◆ What you need to do: Take the data below and extract the lines from the one with "const geometry = new" to the one with "cad_parts[node].hide_render = cad_parts[node].hide_viewport", inclusive, exactly as written.

◆ Data segment:
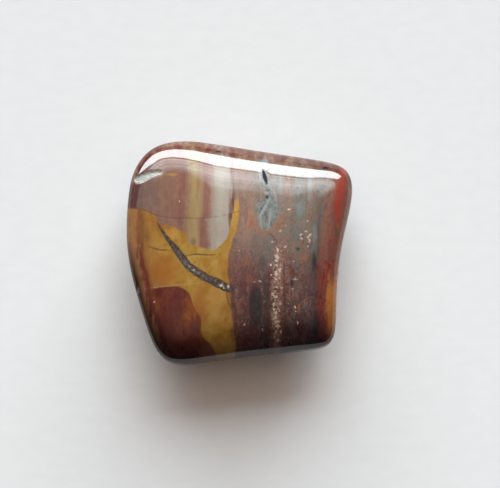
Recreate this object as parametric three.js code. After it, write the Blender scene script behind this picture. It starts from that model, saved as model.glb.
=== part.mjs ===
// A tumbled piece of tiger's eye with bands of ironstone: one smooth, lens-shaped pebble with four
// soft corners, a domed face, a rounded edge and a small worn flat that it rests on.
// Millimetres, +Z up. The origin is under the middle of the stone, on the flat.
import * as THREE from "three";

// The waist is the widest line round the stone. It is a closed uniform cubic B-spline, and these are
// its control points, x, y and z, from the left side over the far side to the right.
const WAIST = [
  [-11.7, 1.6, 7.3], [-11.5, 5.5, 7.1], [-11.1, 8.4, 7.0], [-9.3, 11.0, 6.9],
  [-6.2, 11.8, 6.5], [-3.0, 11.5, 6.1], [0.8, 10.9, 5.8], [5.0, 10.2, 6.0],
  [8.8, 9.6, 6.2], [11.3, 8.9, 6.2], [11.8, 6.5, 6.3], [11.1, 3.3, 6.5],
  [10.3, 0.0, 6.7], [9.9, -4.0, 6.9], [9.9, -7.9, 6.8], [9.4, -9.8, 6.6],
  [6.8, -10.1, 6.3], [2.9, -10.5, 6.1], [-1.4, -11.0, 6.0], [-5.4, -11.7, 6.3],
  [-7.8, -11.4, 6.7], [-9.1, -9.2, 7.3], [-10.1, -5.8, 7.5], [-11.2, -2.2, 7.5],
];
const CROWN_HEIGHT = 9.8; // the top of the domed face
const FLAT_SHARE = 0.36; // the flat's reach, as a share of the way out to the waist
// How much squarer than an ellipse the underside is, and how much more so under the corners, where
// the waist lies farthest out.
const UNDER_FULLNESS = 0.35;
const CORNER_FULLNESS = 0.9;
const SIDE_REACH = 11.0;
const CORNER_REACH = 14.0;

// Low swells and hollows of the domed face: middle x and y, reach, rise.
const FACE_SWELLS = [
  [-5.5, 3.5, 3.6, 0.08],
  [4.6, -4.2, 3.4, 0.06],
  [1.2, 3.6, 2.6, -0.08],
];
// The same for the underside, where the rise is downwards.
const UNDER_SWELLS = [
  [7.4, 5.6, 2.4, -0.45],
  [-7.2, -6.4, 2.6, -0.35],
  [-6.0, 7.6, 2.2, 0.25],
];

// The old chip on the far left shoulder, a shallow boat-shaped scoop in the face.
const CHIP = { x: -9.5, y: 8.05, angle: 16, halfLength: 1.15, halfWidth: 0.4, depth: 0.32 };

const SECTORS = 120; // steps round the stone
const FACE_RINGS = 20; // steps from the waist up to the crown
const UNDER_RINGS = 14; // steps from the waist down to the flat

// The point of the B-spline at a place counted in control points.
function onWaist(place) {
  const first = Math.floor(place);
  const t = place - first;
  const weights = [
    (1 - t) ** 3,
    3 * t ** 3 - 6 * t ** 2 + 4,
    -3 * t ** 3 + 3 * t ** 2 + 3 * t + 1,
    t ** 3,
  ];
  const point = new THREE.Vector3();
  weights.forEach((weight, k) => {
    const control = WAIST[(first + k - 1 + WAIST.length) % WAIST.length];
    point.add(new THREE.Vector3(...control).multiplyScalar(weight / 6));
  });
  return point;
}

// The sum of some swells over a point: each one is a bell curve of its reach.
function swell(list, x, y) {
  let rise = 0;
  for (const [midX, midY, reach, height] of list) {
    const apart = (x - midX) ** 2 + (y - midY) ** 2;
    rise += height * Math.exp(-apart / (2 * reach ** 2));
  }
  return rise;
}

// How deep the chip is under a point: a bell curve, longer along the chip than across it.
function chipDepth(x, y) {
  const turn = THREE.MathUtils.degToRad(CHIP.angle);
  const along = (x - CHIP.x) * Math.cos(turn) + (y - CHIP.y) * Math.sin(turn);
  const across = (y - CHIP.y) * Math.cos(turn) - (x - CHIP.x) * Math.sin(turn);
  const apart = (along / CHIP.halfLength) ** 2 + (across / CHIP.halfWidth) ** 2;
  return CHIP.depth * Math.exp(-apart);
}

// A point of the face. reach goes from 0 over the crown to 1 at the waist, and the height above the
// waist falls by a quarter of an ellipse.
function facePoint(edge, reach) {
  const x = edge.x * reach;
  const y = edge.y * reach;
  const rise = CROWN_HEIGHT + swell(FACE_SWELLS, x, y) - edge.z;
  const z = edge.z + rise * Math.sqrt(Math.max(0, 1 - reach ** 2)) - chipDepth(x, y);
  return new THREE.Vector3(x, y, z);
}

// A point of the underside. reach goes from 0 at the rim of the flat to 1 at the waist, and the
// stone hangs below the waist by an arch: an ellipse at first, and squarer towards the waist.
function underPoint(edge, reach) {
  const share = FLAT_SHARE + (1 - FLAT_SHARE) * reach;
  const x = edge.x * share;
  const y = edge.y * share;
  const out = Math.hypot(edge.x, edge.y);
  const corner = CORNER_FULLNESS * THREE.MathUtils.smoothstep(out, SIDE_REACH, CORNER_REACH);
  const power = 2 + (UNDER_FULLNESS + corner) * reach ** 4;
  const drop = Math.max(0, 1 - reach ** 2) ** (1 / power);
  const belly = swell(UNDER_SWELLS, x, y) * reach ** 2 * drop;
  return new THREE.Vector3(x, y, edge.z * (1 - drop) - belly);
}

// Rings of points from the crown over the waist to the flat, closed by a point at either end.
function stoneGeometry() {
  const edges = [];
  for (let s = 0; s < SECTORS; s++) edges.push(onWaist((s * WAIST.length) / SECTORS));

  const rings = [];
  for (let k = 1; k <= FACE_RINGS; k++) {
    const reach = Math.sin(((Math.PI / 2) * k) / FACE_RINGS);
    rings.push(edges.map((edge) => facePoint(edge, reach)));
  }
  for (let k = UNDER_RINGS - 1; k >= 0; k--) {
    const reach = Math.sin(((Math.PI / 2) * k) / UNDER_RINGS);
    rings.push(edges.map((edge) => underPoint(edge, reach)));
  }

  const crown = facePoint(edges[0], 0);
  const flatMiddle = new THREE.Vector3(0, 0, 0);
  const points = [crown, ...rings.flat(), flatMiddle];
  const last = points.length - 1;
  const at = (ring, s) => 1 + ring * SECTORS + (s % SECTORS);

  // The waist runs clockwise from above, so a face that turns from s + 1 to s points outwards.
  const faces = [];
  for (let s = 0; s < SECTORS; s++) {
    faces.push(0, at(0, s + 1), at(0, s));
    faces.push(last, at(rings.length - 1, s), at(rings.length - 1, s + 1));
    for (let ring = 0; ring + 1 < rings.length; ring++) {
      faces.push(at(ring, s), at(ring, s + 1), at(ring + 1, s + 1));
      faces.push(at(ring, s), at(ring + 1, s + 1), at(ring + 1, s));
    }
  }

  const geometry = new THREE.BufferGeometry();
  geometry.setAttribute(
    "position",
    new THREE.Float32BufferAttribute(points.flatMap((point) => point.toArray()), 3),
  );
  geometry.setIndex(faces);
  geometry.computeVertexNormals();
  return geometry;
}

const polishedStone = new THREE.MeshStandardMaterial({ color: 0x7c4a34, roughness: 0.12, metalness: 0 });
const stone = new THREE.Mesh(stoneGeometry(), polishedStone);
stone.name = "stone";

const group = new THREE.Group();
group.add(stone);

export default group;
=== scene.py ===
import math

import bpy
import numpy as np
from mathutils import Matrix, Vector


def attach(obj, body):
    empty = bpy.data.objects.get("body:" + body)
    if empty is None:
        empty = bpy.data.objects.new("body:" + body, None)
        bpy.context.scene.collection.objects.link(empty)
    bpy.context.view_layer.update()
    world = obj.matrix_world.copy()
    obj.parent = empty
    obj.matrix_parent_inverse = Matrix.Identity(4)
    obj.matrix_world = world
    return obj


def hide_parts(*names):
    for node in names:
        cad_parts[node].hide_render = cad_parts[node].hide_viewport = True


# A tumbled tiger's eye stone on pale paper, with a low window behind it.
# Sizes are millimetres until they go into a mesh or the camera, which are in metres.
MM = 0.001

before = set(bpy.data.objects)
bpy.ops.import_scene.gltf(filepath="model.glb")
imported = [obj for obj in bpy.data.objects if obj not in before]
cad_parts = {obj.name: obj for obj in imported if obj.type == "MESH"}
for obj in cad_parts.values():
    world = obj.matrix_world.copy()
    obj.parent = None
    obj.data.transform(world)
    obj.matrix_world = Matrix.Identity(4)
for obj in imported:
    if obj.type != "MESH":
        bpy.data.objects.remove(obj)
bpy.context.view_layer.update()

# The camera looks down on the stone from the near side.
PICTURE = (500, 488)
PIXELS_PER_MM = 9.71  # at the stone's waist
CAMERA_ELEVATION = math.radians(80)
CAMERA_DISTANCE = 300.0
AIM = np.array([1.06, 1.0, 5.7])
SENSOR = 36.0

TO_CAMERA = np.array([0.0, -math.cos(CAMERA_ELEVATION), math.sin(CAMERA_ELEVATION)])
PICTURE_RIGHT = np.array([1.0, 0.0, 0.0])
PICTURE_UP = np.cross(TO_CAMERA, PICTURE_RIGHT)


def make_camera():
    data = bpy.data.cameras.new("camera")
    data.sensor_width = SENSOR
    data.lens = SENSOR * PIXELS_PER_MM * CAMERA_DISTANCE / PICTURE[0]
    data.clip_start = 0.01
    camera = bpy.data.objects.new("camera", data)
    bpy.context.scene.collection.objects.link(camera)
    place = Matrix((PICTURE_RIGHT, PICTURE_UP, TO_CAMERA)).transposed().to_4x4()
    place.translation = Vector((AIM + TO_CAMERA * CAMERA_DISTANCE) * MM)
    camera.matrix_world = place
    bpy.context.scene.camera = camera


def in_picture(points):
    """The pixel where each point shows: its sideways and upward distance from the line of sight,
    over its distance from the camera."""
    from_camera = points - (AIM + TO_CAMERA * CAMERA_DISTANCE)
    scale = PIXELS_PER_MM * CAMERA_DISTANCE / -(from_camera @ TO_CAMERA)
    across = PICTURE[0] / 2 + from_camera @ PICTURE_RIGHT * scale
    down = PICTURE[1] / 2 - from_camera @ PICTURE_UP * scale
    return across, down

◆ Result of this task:
  const geometry = new THREE.BufferGeometry();
  geometry.setAttribute(
    "position",
    new THREE.Float32BufferAttribute(points.flatMap((point) => point.toArray()), 3),
  );
  geometry.setIndex(faces);
  geometry.computeVertexNormals();
  return geometry;
}

const polishedStone = new THREE.MeshStandardMaterial({ color: 0x7c4a34, roughness: 0.12, metalness: 0 });
const stone = new THREE.Mesh(stoneGeometry(), polishedStone);
stone.name = "stone";

const group = new THREE.Group();
group.add(stone);

export default group;
=== scene.py ===
import math

import bpy
import numpy as np
from mathutils import Matrix, Vector


def attach(obj, body):
    empty = bpy.data.objects.get("body:" + body)
    if empty is None:
        empty = bpy.data.objects.new("body:" + body, None)
        bpy.context.scene.collection.objects.link(empty)
    bpy.context.view_layer.update()
    world = obj.matrix_world.copy()
    obj.parent = empty
    obj.matrix_parent_inverse = Matrix.Identity(4)
    obj.matrix_world = world
    return obj


def hide_parts(*names):
    for node in names:
        cad_parts[node].hide_render = cad_parts[node].hide_viewport = True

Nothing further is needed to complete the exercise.